Opening Doors to Opportunities
Taking risks often means stepping into uncharted territory. Jeff Bezos, for example, took a massive risk leaving a stable job to start Amazon. His decision wasn’t random; it was based on market trends and careful analysis of the growing potential of e-commerce.
Fostering Innovation
Many breakthroughs come from taking risks. If you play it safe all the time, you might miss out on discovering something extraordinary. For instance, companies like Apple and Tesla took risks by pushing boundaries in design and technology—and it paid off.
Building Resilience
Risk-taking teaches valuable lessons. Even when risks don’t pan out, they help entrepreneurs develop problem-solving skills, resilience, and adaptability. Every failure is a stepping stone to better decisions.
Calculated risks aren’t about throwing caution to the wind—they’re about taking a chance after carefully weighing the potential rewards against the possible downsides.
How Fear Impacts Risk-Taking
Fear is one of the biggest barriers to taking risks in business. It’s natural to worry about what could go wrong, but letting fear control your decisions can hold you back from reaching your full potential.
The Fear of Failure
Many entrepreneurs hesitate to take risks because they fear failing and facing judgment from peers, family, or customers. But the truth is, failure is rarely fatal to your career. It’s often a learning opportunity that sets you up for future success.

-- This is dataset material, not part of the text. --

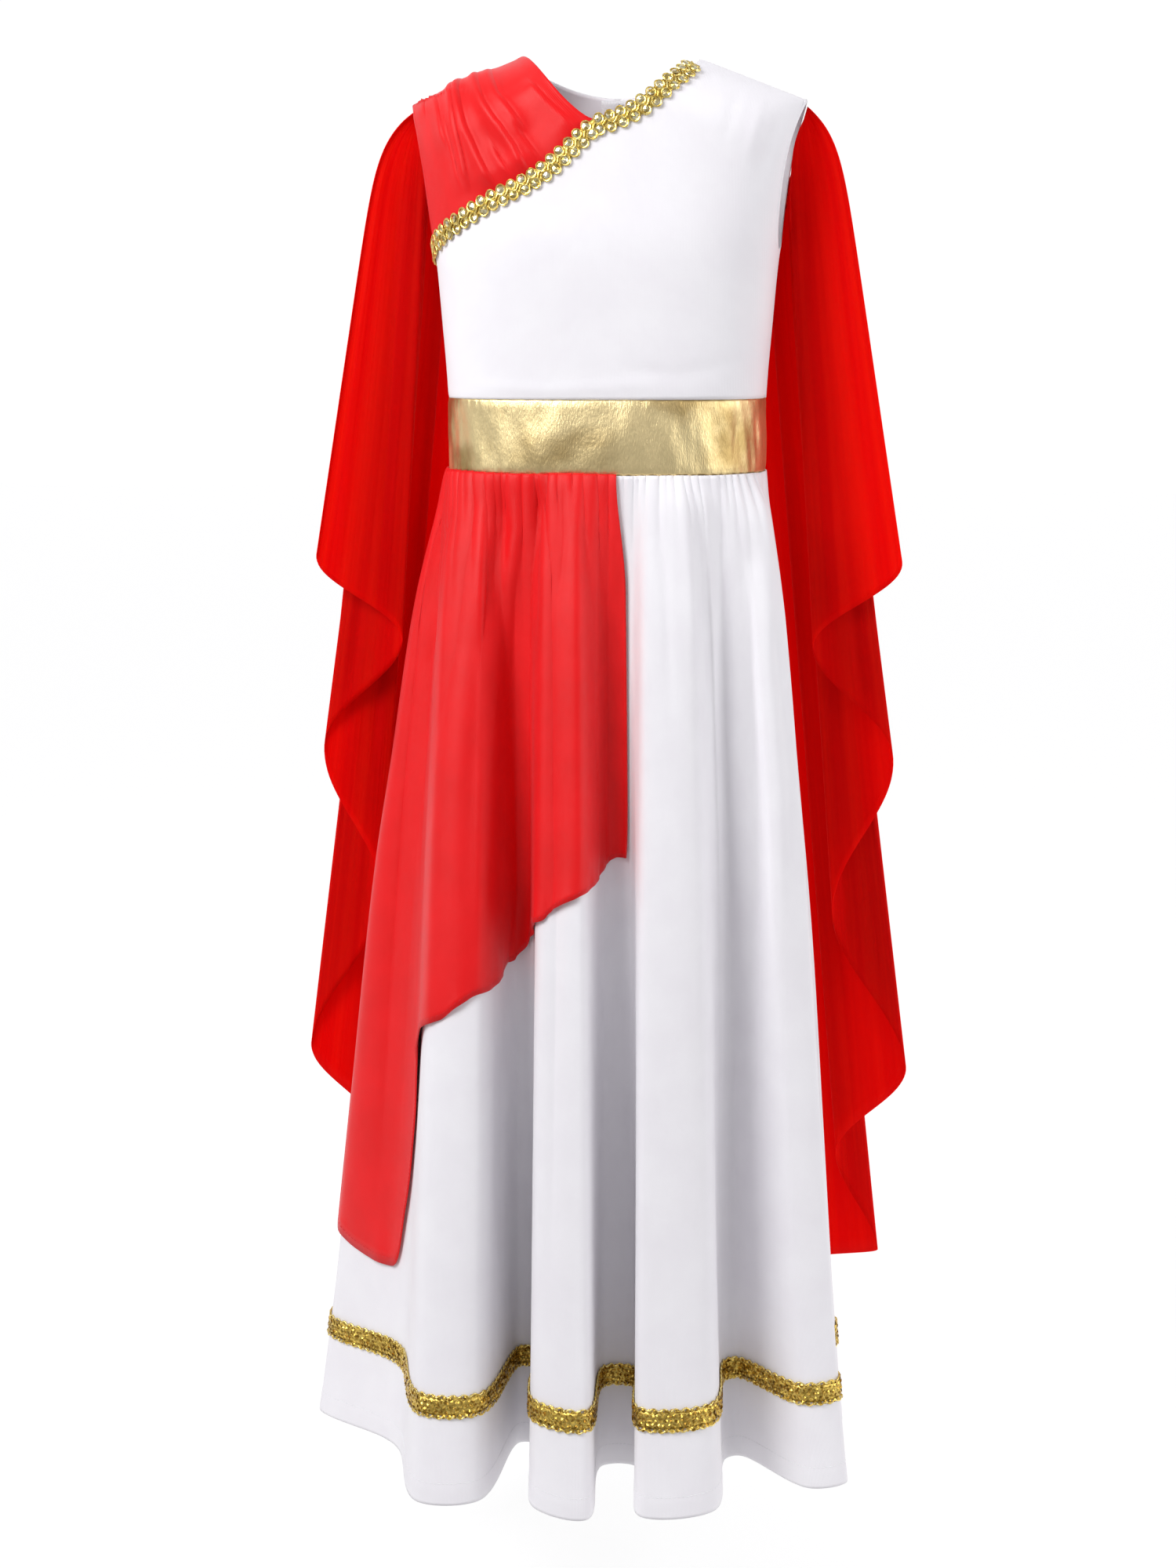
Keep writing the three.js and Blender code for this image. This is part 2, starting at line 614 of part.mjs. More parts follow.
// Drapes
// How a drape hangs between two of its fold lines: its hem and, at any height, its distance from the
// middle plane and its place front to back
function drapeHang(place) {
  const index = min(Math.floor(place), DRAPE_LINES.length - 2);
  const share = place - index;
  const swing = 0.5 - 0.5 * cos(share * PI);
  const mix = (key, weight) => lerp(DRAPE_LINES[index][key], DRAPE_LINES[index + 1][key], weight);
  const length = mix('hem', swing) - UNDERARM;
  return {
    hem: mix('hem', share),
    xAt: (z) => lerp(mix('topX', swing), mix('x', swing), (z - UNDERARM) / length),
    yAt: (z) => lerp(mix('topY', share), mix('y', share), (z - UNDERARM) / length),
  };
}

// A point of a drape. Near its top the armhole's edge holds it, further down it hangs by its fold lines.
function drapePoint(place, row, side) {
  const { hem, xAt, yAt } = drapeHang(place);
  const back = place / (DRAPE_LINES.length - 1);
  const topZ = lerp(DRAPE_TOP.first, DRAPE_TOP.last, back);
  const z = lerp(topZ, hem, DRAPE_ROWS[row]);
  const sewn = bodyPoint(1, -downTo(1, topZ));
  const heldX = exp((z - topZ) / lerp(DRAPE_TOP.fall, DRAPE_TOP.fallLast, back));
  const heldY = exp((z - topZ) / DRAPE_TOP.fall);
  let x = xAt(z) + (sewn.x + DRAPE_TOP.stand - xAt(topZ)) * heldX;
  if (side < 0) x = x * lerp(RIGHT_DRAPE.ease, 1, heldX) + RIGHT_DRAPE.spread * yAt(z) * (1 - heldY);
  return new THREE.Vector3(side * x, yAt(z) + (sewn.y - yAt(topZ)) * heldY, z);
}

function drape(side) {
  const places = [];
  for (let index = 0; index < DRAPE_LINES.length - 1; index += 1) {
    for (const step of DRAPE_STEPS) places.push(index + step);
  }
  places.push(DRAPE_LINES.length - 1);
  const points = places.map((place) => DRAPE_ROWS.map((_, row) => drapePoint(place, row, side)));
  const columns = points.map((column, i) => column.map((point, j) => {
    const along = points[min(i + 1, points.length - 1)][j].clone().sub(points[max(i - 1, 0)][j]);
    const fall = column[min(j + 1, column.length - 1)].clone().sub(column[max(j - 1, 0)]);
    return { point, normal: fall.cross(along).normalize().multiplyScalar(-side) };
  }));
  return wallGeometry(side > 0 ? columns.reverse() : columns, -CHIFFON / 2, CHIFFON);
}

// Zip: two tapes shown as one strip inside the back, from the neck to a hand's width below the band
function zipTape() {
  const nearSeam = [skirt[1], skirt[0], skirt.at(-2)];
  const columns = nearSeam.map((column) => {
    const angle = degToRad(column[0].at);
    const across = (PI - abs(angle)) / QUARTER * sign(angle);
    const body = bodyColumn(
      { across, down: -backNeckDown(0) },
      { across, down: -downTo(0, BAND_TOP) },
    );
    const band = BAND_HEIGHTS.map((z) => surfacePoint(waistPoint, angle, z, 0.01, 0.5));
    return [...body, ...band, ...column.slice(1).filter(({ point }) => point.z > TAPE.end)];
  });
  return wallGeometry(columns.reverse(), -TAPE.inside - TAPE.thick, TAPE.thick);
}

async function startBooleans() {
  const wasm = await Module();
  wasm.setup();
  return wasm;
}

const { Manifold, Mesh } = await startBooleans();

function solid(geometry) {
  const bare = geometry.clone();
  bare.deleteAttribute('normal');
  bare.deleteAttribute('uv');
  const merged = mergeVertices(bare, 1e-4);
  return new Manifold(new Mesh({
    numProp: 3,
    vertProperties: new Float32Array(merged.attributes.position.array),
    triVerts: new Uint32Array(merged.index.array),
  }));
}

function geometryOf(manifold) {
  const { vertProperties, triVerts } = manifold.getMesh();
  const geometry = new THREE.BufferGeometry();
  geometry.setAttribute('position', new THREE.BufferAttribute(vertProperties, 3));
  geometry.setIndex(new THREE.BufferAttribute(triVerts, 1));
  geometry.computeVertexNormals();
  return geometry;
}

// An upright plate with rounded ends, its back on the plane y = 0, with z up
function plate(width, length, thick) {
  const r = width / 2;
  const outline = new THREE.Shape();
  outline.absarc(0, length / 2 - r, r, 0, PI);
  outline.absarc(0, r - length / 2, r, PI, 2 * PI);
  outline.closePath();
  const options = { depth: thick, bevelEnabled: false, curveSegments: 8 };
  return new THREE.ExtrudeGeometry(outline, options).rotateX(-QUARTER);
}

function crossRod(radius, length, sides) {
  return new THREE.CylinderGeometry(radius, radius, length, sides).rotateZ(QUARTER);
}

// Slider body with two cheeks and the pin between them
function sliderGeometry() {
  const offset = SLIDER.gapHalf + SLIDER.cheek / 2;
  const cheekOf = (x) => {
    const foot = new THREE.BoxGeometry(SLIDER.cheek, PIN.out, PIN.cheekRadius * 2);
    foot.translate(x, PIN.out / 2, 0);
    const head = crossRod(PIN.cheekRadius, SLIDER.cheek, 16).translate(x, PIN.out, 0);
    return solid(foot).add(solid(head));
  };
  return geometryOf(solid(plate(SLIDER.width, SLIDER.length, SLIDER.thick))
    .add(cheekOf(-offset))
    .add(cheekOf(offset))
    .add(solid(crossRod(PIN.radius, offset * 2, 12).translate(0, PIN.out, 0))));
}

// Pull tab hanging from the pin, drawn about the pin's axis
function tabGeometry() {
  const blade = plate(TAB.width, TAB.length, TAB.thick).translate(0, -TAB.thick / 2, -TAB.length / 2);
  const barrel = crossRod(TAB.barrel, TAB.width, 20);
  const bore = crossRod(TAB.bore, TAB.width * 2, 16);
  return geometryOf(solid(blade).add(solid(barrel)).subtract(solid(bore)));
}

function zipPieces() {
  const down = -downTo(0, SLIDER.height);
  const seat = bodyCell(0, down);
  const base = seat.point.clone().addScaledVector(seat.normal, WALL + SLIDER.stand);
  const lean = Math.atan2(seat.normal.z, seat.normal.y);
  const slider = add('zip_slider', sliderGeometry(), PAINT.metal);
  slider.position.copy(base);
  slider.rotation.x = lean;
  const pull = add('zip_pull', tabGeometry(), PAINT.metal);
  pull.position.copy(base).addScaledVector(seat.normal, PIN.out);
}

function bodyParts() {
  add('bodice_front', bodiceFront(), PAINT.white);
  add('bodice_back_left', bodiceBack(1), PAINT.white);
  add('bodice_back_right', bodiceBack(-1), PAINT.white);
  add('yoke', yoke(), PAINT.red);
  add('neck_trim', neckBraid(), PAINT.braid);
  add('waistband', waistband(), PAINT.lame);
}

function skirtParts() {
  add('skirt_front', skirtPanel(sideRight, sideLeft), PAINT.white);
  add('skirt_back_right', skirtPanel(0, sideRight), PAINT.white);
  add('skirt_back_left', skirtPanel(sideLeft, skirt.length - 1), PAINT.white);
  add('hem_trim', hemBraid(), PAINT.braid);
  add('overlay', overlay(), PAINT.red);
  add('zip_tape', zipTape(), PAINT.tape);
  add('wing_left', drape(1), PAINT.sheer);
  add('wing_right', drape(-1), PAINT.sheer);
}

bodyParts();
skirtParts();
zipPieces();

export default garment;
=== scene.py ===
"""A child's sleeveless toga costume, hollow as it is worn: its cloth, braids, stitches and zip."""
import math

import bpy
import numpy as np
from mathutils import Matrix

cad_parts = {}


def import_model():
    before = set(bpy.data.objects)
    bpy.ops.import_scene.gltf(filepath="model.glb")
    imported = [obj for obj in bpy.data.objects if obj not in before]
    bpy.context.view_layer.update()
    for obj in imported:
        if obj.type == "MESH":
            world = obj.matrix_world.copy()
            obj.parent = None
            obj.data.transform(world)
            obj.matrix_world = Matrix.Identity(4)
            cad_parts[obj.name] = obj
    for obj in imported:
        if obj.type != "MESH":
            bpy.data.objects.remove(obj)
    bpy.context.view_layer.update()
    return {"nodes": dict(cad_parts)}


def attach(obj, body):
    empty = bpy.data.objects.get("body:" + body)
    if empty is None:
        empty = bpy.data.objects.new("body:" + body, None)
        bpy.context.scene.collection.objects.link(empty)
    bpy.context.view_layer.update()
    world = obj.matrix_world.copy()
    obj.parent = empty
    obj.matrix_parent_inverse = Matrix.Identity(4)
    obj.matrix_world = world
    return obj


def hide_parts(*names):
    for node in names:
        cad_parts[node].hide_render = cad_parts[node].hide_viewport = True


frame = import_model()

MM = 0.001
QUARTER = math.pi / 2
RANDOM = np.random.default_rng(41)
SIDES = {-1: "right", 1: "left"}


def table(columns, *rows):
    """A short table as one array for each named column."""
    return dict(zip(columns.split(), np.array(rows, float).T))


# Sizes in millimetres, as in the solids. x runs to the wearer's left, z up, and the front faces -y.

WALL = 1.4
CLOTH = 0.9        # thickness of the jersey that shows
LIFT = WALL - CLOTH
SEAM = 0.3
BAND_TOP = -236
WAIST_SEAM = -288
HEM = -1020
UNDERARM = -132
NECK_HALF = 64.5
NECK_POINT = -2
SHOULDER_SLOPE = 0.385
SHOULDER_ROUND = 45
BACK_NECK_DROP = 19
ARMHOLE_TOP = -31
ARMHOLE_OPEN = math.radians(17)
ARMHOLE_SPREAD = 4
ARMHOLE_HEM = 8.2   # from the armhole's edge to the stitches of its hem
EDGE_REACH = 150    # millimetres for one share across, near the side edges
SQUARENESS = 0.77
TORSO_MIDDLE = (0, 0, -160)
NECK_ACROSS = 0.2292
BRAID_END = 0.2482
NECK_COLUMN_AT_BAND = 0.42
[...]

Overcoming Fear with Preparation
Fear often comes from feeling unprepared. By gathering information, analyzing data, and planning for contingencies, you can reduce uncertainty and approach risks with greater confidence.
Example: Testing the Waters
When launching a new product, consider running a small pilot program to test its viability. This allows you to gather feedback and minimize financial risk while building confidence in your decision.
Fear doesn’t have to stop you. Acknowledge it, prepare for the unknown, and take small steps toward your goals.
Strategies for Smart Risk-Taking
Risk-taking isn’t about throwing caution to the wind—it’s about making informed decisions that balance potential rewards with acceptable levels of risk. Here’s how to approach it strategically:
Do Your Homework
Before taking a risk, gather as much information as possible. Research market trends, analyze competitors, and understand your audience. Knowledge reduces uncertainty and increases your chances of success.
Weigh the Pros and Cons
List the potential benefits and drawbacks of a decision. Ask yourself: What’s the best-case scenario? What’s the worst-case scenario? Can I live with the worst-case outcome? If the potential reward outweighs the risk, it might be worth pursuing.
Start Small
Big risks can feel overwhelming, so start small. For example, if you’re considering expanding into a new market, try targeting one city or region first before committing to a nationwide rollout.
Example: The Boutique Experiment
Hannah, a boutique owner, wanted to expand her inventory to include eco-friendly products. Instead of overhauling her entire shop, she started with a small collection to gauge customer interest. The positive response gave her the confidence to scale up.
Learning from Risks That Don’t Pay Off
Not all risks lead to success, and that’s okay. What matters is how you respond. Failure isn’t the end—it’s a stepping stone to better decisions.
Analyze What Went Wrong
After a risk doesn’t pay off, take time to reflect. Was it a problem with timing, execution, or market demand? Understanding the root cause helps you avoid similar mistakes in the future.
Adapt and Try Again
Use the insights from your failure to adjust your approach. For instance, if a marketing campaign didn’t resonate with your audience, tweak your messaging and try again.
Example: The Subscription Box Pivot
When Lisa’s subscription box service struggled to retain customers, she realized her offerings were too generic. She shifted to niche themes based on customer feedback and saw her retention rate double.
Every failed risk brings you closer to the strategies that work. Treat them as experiments, not permanent setbacks.